All members of EVIYAN have their roots in the classical tradition, which values both technical mastery and precision in expression and execution. Yet from this virtuosity springs the desire to at once dismantle and rebuild the borders of these worlds. What unites the three, Ziporyn says, is "a musical ethos that is pan-global and post-classical." Just as Picasso, a master of realism, invented the prismatic forms of cubism to contrive a new language for painting, these musicians deconstruct and reassemble the component parts of different musical genres to create an entirely new musical lexicon. "Each genre has a potential good energy and beauty which we can be more open to understanding. It's like learning more languages," says Bittová.

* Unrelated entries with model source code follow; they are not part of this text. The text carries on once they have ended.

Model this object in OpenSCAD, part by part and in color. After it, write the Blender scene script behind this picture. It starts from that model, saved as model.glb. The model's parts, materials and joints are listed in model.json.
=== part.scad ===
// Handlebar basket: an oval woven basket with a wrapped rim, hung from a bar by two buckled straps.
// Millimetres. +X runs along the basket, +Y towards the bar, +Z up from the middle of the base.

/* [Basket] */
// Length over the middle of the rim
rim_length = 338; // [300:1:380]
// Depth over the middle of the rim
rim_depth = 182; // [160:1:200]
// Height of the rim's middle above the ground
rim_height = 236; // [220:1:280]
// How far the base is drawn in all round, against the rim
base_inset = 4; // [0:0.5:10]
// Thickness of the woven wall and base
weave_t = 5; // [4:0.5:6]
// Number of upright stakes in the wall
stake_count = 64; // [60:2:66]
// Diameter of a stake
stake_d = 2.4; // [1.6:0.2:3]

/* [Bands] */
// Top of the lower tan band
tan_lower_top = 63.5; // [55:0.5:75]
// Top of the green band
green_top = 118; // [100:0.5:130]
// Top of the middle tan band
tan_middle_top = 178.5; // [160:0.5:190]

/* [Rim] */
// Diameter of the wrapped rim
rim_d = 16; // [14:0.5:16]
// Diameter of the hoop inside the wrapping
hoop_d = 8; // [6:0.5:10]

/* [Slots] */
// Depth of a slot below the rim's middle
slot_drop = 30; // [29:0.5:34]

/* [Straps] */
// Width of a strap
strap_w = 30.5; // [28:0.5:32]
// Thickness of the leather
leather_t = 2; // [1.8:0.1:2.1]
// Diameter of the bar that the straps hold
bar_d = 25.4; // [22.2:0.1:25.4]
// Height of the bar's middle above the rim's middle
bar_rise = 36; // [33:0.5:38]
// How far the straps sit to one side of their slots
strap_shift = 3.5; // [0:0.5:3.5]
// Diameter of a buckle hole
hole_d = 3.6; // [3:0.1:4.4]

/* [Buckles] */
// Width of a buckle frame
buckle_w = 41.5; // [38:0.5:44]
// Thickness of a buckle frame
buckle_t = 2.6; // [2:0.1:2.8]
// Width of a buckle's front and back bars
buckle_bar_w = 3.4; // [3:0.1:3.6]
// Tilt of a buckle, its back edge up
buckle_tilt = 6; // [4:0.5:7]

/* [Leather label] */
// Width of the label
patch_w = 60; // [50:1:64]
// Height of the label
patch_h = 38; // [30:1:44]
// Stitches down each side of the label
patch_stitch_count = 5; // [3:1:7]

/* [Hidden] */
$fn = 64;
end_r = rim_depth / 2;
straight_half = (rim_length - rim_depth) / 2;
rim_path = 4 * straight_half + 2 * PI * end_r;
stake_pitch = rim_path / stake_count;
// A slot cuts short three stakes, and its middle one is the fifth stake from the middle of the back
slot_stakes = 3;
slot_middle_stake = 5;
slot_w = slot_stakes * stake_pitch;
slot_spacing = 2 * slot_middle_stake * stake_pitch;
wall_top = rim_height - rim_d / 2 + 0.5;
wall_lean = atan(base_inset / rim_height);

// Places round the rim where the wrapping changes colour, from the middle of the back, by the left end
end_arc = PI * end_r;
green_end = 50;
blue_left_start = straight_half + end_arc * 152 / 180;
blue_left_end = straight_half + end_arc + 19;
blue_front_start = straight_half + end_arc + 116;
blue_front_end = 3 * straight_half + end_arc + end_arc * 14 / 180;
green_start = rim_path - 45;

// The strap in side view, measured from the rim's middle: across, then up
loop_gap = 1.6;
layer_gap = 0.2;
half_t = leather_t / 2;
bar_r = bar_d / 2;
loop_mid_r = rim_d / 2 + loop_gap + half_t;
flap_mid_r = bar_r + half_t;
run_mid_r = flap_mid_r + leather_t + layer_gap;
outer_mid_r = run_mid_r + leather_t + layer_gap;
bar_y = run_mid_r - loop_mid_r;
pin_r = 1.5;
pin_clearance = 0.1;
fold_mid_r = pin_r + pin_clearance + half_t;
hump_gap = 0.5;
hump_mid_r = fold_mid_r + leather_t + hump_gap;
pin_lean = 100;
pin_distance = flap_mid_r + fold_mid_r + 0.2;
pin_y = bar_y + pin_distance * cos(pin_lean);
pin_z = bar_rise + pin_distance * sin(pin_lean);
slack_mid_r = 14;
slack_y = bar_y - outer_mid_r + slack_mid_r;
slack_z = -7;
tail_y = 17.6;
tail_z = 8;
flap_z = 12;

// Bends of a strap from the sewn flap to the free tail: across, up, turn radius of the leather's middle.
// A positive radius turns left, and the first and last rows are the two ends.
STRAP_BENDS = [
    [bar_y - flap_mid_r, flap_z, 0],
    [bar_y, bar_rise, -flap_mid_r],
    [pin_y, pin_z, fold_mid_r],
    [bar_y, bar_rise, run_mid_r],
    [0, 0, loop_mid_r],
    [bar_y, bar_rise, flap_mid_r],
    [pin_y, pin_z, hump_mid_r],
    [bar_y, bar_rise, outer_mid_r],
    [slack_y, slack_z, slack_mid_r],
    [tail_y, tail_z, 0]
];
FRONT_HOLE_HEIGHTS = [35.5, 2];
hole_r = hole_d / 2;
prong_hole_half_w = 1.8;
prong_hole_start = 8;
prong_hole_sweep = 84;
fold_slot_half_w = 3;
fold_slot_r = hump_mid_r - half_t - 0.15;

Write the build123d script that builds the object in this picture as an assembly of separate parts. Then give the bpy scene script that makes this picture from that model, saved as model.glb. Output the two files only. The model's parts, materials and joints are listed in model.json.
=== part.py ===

Joining them onstage were tablaist Sandeep Das, a member of the Silk Road Ensemble, and bassist Blake Newman, both of whom Ziporyn has worked with before. He collaborated with Newman as part of MIT's Balinese ensemble Gamelan Galak Tika, and with Das on Ziporyn's "Sulvasutra," which appeared on the Silk Road Ensemble's album Off the Map. Like the trio, these two musicians share an improvisational ethos and an iconoclastic musical curiosity. "Putting this combination together can be a very deadly mix," Das says. Opening for the group was the visionary Angolan-Portuguese composer and instrument-builder Victor Gama, who will be giving a lecture-demonstration on Wednesday, March 6 at 12 p.m. in Killian Hall.

This is just the beginning for EVIYAN. The group, now starting to compose a greater number of songs collaboratively, will be performing at the Rockport Chamber Music Festival this summer, and it's unknown what the future has in store. The only thing to expect is the unexpected. Says Bittová, "I like to be surprised always."